Mode de vie des ploutocrates romains (mosaïque du IIe siècle)

Résurgence des classes sociales antiques : patriciens, plébéiens, métèques et esclaves

La permanence des logiques sociales antiques dans la société contemporaine interroge : 

  • Les patriciens : dans le système actuel, les grandes fortunes et leur capacité à agir sur le destin commun, que ce soit via la philanthropie ou le lobbying, reproduisent la position dominante des patriciens antiques, arbitres des ressources et de la reconnaissance.
  • Les plébéiens : représentent aujourd’hui la masse citoyenne, bénéficiaires ou spectateurs des largesses, souvent sans accès réel au pouvoir de décision et à l’élaboration des priorités. Comme chez les Romains, l’accès aux ressources reste filtré. ils disposent toutefois du droit de vote.
  • Les métèques/esclaves : hier exclus du droit de cité et réduits à la position de force de travail, privés du droit de vote et dépourvue de tout pouvoir politique. Ils peuvent être rapprochés des travailleurs précaires, des migrants et, parfois, des classes subalternes, dont la parole et la reconnaissance sont encore limitées.
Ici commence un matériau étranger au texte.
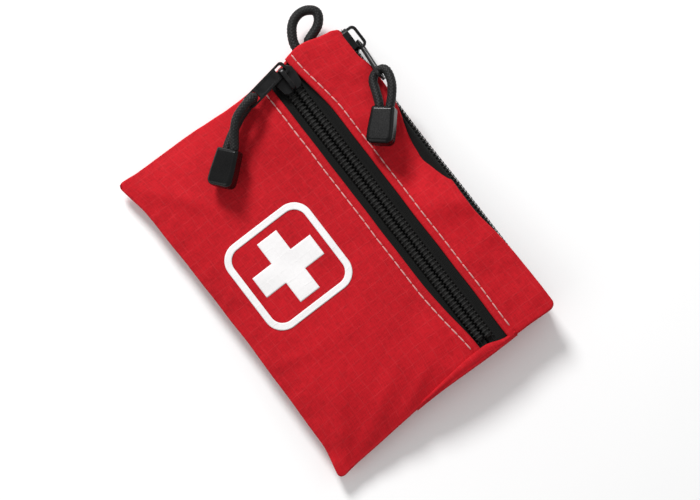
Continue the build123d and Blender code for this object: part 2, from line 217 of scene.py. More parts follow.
def lower_fold(x):
    """Edge of the lower panel's hem along the front zip."""
    return LOWER_FOLD_Y + 2.9 * smooth((x - 34.0) / 36.0) + 0.25 * rough_noise(x / 16.0, 0.0, 7.0)


def upper_fold(x):
    """Edge of the upper panel's hem along the front zip."""
    return UPPER_FOLD_Y - 3.0 * smooth((-42.0 - x) / 30.0) + 0.3 * rough_noise(x / 18.0, 0.0, 11.0)


def edge_front(y):
    """Height of the front's outline along a side."""
    rise = clamp((y - BOTTOM_Y) / 72.0)
    low = BOTTOM_SEAM_Z + CLOTH
    return low + (CORNER_FRONT_Z - low) * rise * rise * (3.0 - 2.0 * rise)


def edge_back(y):
    """Height of the back's outline along a side."""
    rise = (y - BOTTOM_Y) / (TOP_Y - BOTTOM_Y)
    low = BOTTOM_SEAM_Z - BACK_CLOTH
    return low + (TOP_BACK_Z - low) * rise


def front_z(x, y):
    """The front's smooth shape, before any fold or pucker."""
    if y < CROWN_Y:
        part = clamp((CROWN_Y - y) / (CROWN_Y - BOTTOM_Y)) ** 3.2
        middle = CROWN_Z - (CROWN_Z - BOTTOM_SEAM_Z - CLOTH) * part
    else:
        part = ((y - CROWN_Y) / (TOP_Y - CROWN_Y)) ** 2
        middle = CROWN_Z - (CROWN_Z - TOP_FRONT_Z) * part
    share = clamp(abs(x) / half_width(x, y))
    pillow = PILLOW * (1.0 - smooth((y + 12.0) / 22.0))
    fall = (1.0 - pillow) * share ** 8 + pillow * share ** 3.2
    return edge_front(y) + (middle - edge_front(y)) * (1.0 - fall)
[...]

La structure sociale qui émerge autour de la philanthropie des milliardaires, où ceux-ci incarnent la puissance du don et la capacité de transformation de la société, rappelle la verticalité des rapports sociaux antiques. La générosité ostentatoire, loin de dissoudre les hiérarchies, tend à les réinscrire, transformant les donateurs en arbitres légitimes du bien public. L’illusion démocratique peut masquer la réalité : la société du spectacle philanthropique accorde la vedette à quelques ploutocrates sur fond d’une reproduction des clivages anciens.

Fondation Bill et Melinda Gates 

À la lumière de l’évergétisme et de la philanthropie moderne se dessine donc une question cruciale : la résurgence des structures sociales de l’Antiquité invite-t-elle à reconsidérer la nature du pouvoir et la définition de la légitimité ? Si l’histoire ne se répète jamais à l’identique, elle dévoile la persistance d’un jeu subtil entre don, reconnaissance et domination – hier comme aujourd’hui.